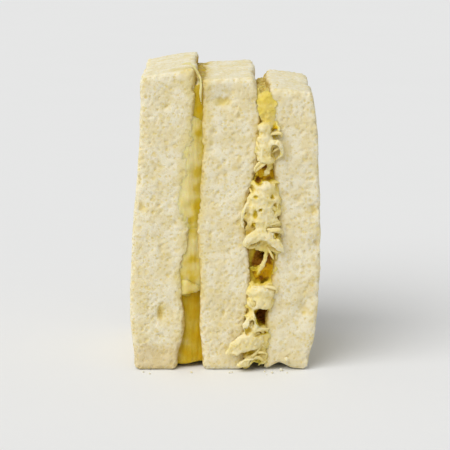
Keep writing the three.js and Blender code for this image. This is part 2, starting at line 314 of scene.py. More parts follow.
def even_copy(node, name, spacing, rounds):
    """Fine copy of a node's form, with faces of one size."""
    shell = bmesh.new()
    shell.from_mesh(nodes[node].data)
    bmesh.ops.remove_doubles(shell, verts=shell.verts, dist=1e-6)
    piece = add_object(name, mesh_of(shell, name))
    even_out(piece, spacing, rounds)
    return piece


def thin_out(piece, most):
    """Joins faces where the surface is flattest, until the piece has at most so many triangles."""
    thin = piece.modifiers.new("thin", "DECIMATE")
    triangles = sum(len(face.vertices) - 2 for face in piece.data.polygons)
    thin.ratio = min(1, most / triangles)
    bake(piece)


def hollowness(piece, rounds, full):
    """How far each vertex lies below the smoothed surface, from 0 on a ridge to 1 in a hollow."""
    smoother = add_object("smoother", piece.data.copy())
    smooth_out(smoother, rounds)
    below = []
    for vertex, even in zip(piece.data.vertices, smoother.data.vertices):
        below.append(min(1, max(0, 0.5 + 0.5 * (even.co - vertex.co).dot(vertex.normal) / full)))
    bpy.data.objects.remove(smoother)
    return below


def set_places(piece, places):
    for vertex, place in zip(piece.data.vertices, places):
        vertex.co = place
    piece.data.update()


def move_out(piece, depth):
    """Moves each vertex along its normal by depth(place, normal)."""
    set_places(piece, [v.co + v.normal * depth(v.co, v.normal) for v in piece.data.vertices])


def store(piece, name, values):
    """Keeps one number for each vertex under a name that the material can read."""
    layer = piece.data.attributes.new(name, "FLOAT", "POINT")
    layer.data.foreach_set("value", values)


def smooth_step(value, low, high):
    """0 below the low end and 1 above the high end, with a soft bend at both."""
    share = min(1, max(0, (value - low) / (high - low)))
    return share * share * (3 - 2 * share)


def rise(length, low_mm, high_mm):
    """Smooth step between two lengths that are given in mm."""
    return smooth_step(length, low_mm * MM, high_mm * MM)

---

## THE TASK
Quote the entire listing above exactly.

## SOLUTION BELOW
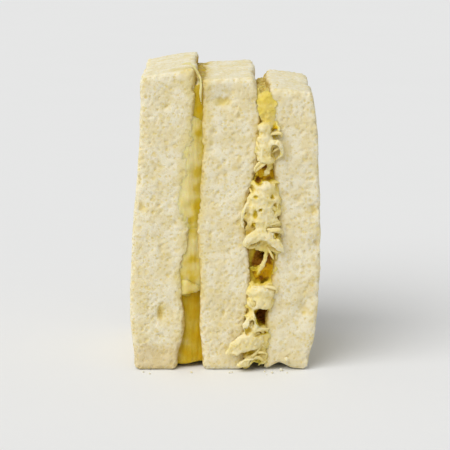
Keep writing the three.js and Blender code for this image. This is part 2, starting at line 314 of scene.py. More parts follow.
def even_copy(node, name, spacing, rounds):
    """Fine copy of a node's form, with faces of one size."""
    shell = bmesh.new()
    shell.from_mesh(nodes[node].data)
    bmesh.ops.remove_doubles(shell, verts=shell.verts, dist=1e-6)
    piece = add_object(name, mesh_of(shell, name))
    even_out(piece, spacing, rounds)
    return piece


def thin_out(piece, most):
    """Joins faces where the surface is flattest, until the piece has at most so many triangles."""
    thin = piece.modifiers.new("thin", "DECIMATE")
    triangles = sum(len(face.vertices) - 2 for face in piece.data.polygons)
    thin.ratio = min(1, most / triangles)
    bake(piece)


def hollowness(piece, rounds, full):
    """How far each vertex lies below the smoothed surface, from 0 on a ridge to 1 in a hollow."""
    smoother = add_object("smoother", piece.data.copy())
    smooth_out(smoother, rounds)
    below = []
    for vertex, even in zip(piece.data.vertices, smoother.data.vertices):
        below.append(min(1, max(0, 0.5 + 0.5 * (even.co - vertex.co).dot(vertex.normal) / full)))
    bpy.data.objects.remove(smoother)
    return below


def set_places(piece, places):
    for vertex, place in zip(piece.data.vertices, places):
        vertex.co = place
    piece.data.update()


def move_out(piece, depth):
    """Moves each vertex along its normal by depth(place, normal)."""
    set_places(piece, [v.co + v.normal * depth(v.co, v.normal) for v in piece.data.vertices])


def store(piece, name, values):
    """Keeps one number for each vertex under a name that the material can read."""
    layer = piece.data.attributes.new(name, "FLOAT", "POINT")
    layer.data.foreach_set("value", values)


def smooth_step(value, low, high):
    """0 below the low end and 1 above the high end, with a soft bend at both."""
    share = min(1, max(0, (value - low) / (high - low)))
    return share * share * (3 - 2 * share)


def rise(length, low_mm, high_mm):
    """Smooth step between two lengths that are given in mm."""
    return smooth_step(length, low_mm * MM, high_mm * MM)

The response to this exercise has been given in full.